# EXERCISE TASK:
Copy, without any alteration, the lines from the one that includes "LOWER_APPROACH, LOWER_LEAVE, webbing)" up to and including the one that includes "obj.matrix_parent_inverse = Matrix.Identity(4)".

# INFORMATION SUPPLIED:
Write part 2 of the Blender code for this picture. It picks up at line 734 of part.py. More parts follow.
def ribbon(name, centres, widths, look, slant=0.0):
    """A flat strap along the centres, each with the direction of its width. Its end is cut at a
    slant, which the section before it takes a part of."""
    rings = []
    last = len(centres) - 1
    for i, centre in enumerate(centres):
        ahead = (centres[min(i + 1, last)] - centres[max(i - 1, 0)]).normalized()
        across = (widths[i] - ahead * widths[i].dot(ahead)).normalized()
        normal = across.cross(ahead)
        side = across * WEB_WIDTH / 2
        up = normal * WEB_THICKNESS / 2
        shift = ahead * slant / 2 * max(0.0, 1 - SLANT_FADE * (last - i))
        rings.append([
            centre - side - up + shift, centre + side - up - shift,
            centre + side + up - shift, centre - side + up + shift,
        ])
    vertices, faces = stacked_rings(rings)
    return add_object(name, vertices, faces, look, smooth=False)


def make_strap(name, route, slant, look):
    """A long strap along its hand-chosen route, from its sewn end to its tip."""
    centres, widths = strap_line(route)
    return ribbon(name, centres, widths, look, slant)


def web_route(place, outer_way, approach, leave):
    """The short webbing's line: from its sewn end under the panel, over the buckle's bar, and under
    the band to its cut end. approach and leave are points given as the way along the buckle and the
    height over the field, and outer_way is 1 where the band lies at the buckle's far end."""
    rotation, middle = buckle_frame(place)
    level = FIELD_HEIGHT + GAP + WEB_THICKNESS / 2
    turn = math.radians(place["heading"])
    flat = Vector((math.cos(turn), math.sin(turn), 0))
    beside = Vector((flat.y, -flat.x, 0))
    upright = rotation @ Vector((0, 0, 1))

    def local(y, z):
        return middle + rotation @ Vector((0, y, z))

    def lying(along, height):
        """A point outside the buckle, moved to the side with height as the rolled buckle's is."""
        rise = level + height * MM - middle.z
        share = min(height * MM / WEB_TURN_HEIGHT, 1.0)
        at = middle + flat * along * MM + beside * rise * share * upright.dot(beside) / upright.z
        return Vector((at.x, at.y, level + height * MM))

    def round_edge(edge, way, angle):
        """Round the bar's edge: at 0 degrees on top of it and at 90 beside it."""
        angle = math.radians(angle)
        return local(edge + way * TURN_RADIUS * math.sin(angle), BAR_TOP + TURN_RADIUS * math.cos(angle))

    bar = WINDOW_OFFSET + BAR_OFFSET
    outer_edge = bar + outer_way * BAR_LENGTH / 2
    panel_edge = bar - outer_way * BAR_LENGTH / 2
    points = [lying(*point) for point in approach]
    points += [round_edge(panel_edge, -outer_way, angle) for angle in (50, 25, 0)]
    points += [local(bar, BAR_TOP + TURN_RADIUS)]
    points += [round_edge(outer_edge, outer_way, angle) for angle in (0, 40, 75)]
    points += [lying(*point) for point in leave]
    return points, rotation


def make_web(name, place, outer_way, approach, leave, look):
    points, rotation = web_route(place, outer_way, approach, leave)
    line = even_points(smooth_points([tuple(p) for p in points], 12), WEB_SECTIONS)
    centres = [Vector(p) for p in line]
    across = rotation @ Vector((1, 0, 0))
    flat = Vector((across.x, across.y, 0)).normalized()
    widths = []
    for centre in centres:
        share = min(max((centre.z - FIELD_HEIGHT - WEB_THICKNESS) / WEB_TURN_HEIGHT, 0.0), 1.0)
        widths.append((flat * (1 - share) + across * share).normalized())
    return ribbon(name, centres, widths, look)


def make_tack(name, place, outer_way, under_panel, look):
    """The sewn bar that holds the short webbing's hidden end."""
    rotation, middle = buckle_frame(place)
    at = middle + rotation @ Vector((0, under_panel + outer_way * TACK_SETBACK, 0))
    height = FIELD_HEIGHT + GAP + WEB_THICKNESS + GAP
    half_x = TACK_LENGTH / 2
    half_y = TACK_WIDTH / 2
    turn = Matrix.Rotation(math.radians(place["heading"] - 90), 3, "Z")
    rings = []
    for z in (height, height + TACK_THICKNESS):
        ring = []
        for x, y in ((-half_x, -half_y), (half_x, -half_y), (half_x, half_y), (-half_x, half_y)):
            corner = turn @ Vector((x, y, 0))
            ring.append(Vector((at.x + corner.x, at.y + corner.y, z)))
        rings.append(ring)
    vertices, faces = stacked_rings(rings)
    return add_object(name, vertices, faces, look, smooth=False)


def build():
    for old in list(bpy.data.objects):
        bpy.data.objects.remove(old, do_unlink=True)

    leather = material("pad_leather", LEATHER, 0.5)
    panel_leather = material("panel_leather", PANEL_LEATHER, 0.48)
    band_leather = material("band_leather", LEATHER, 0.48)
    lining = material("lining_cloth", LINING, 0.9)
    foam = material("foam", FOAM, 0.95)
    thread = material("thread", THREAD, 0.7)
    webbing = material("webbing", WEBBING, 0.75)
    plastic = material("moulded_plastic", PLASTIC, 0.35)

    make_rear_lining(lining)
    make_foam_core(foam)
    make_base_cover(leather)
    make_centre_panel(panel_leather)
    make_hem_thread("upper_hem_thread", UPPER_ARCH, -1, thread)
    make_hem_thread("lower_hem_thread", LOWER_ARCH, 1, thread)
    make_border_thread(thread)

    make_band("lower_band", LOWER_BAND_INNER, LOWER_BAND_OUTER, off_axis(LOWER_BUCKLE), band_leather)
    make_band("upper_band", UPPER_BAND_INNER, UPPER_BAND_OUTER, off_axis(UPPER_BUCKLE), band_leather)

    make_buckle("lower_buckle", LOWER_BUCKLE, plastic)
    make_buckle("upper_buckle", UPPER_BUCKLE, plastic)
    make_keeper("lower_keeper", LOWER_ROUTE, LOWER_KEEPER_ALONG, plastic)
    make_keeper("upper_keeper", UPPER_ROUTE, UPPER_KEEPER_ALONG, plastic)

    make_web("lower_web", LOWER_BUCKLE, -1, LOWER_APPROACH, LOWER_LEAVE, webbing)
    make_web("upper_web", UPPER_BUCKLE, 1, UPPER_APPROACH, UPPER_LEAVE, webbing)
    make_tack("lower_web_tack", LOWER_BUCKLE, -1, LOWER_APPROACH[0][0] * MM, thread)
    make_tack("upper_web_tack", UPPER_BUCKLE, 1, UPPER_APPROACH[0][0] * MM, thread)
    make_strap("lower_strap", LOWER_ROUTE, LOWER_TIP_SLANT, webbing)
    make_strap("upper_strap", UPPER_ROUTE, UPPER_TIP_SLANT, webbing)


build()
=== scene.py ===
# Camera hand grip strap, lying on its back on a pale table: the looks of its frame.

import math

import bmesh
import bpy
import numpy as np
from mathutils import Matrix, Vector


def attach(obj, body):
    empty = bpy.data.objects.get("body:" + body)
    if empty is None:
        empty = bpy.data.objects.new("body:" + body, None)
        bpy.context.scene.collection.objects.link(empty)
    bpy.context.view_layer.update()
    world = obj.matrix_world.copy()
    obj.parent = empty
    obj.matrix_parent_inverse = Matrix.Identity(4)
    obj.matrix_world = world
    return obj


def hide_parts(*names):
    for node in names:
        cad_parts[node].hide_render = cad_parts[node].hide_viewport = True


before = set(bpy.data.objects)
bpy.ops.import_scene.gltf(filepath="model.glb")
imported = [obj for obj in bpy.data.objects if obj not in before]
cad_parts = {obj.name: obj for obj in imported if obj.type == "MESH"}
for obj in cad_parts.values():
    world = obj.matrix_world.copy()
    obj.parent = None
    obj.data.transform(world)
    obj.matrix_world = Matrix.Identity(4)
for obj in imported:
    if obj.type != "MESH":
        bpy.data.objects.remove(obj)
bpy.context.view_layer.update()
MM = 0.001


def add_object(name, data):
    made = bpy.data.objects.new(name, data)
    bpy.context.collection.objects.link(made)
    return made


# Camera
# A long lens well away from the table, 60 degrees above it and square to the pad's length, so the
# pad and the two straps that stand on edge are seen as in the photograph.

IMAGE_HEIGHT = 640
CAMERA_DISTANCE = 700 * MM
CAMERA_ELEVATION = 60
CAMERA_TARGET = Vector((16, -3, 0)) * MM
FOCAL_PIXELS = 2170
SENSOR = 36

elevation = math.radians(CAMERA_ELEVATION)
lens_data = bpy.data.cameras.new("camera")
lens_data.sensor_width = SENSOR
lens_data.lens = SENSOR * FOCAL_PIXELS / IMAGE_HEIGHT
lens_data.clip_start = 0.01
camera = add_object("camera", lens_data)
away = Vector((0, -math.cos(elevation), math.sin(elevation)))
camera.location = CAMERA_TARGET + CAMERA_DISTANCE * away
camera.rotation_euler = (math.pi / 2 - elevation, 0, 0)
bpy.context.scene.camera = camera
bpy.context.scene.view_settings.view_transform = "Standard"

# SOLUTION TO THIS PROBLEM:
    make_web("lower_web", LOWER_BUCKLE, -1, LOWER_APPROACH, LOWER_LEAVE, webbing)
    make_web("upper_web", UPPER_BUCKLE, 1, UPPER_APPROACH, UPPER_LEAVE, webbing)
    make_tack("lower_web_tack", LOWER_BUCKLE, -1, LOWER_APPROACH[0][0] * MM, thread)
    make_tack("upper_web_tack", UPPER_BUCKLE, 1, UPPER_APPROACH[0][0] * MM, thread)
    make_strap("lower_strap", LOWER_ROUTE, LOWER_TIP_SLANT, webbing)
    make_strap("upper_strap", UPPER_ROUTE, UPPER_TIP_SLANT, webbing)


build()
=== scene.py ===
# Camera hand grip strap, lying on its back on a pale table: the looks of its frame.

import math

import bmesh
import bpy
import numpy as np
from mathutils import Matrix, Vector


def attach(obj, body):
    empty = bpy.data.objects.get("body:" + body)
    if empty is None:
        empty = bpy.data.objects.new("body:" + body, None)
        bpy.context.scene.collection.objects.link(empty)
    bpy.context.view_layer.update()
    world = obj.matrix_world.copy()
    obj.parent = empty
    obj.matrix_parent_inverse = Matrix.Identity(4)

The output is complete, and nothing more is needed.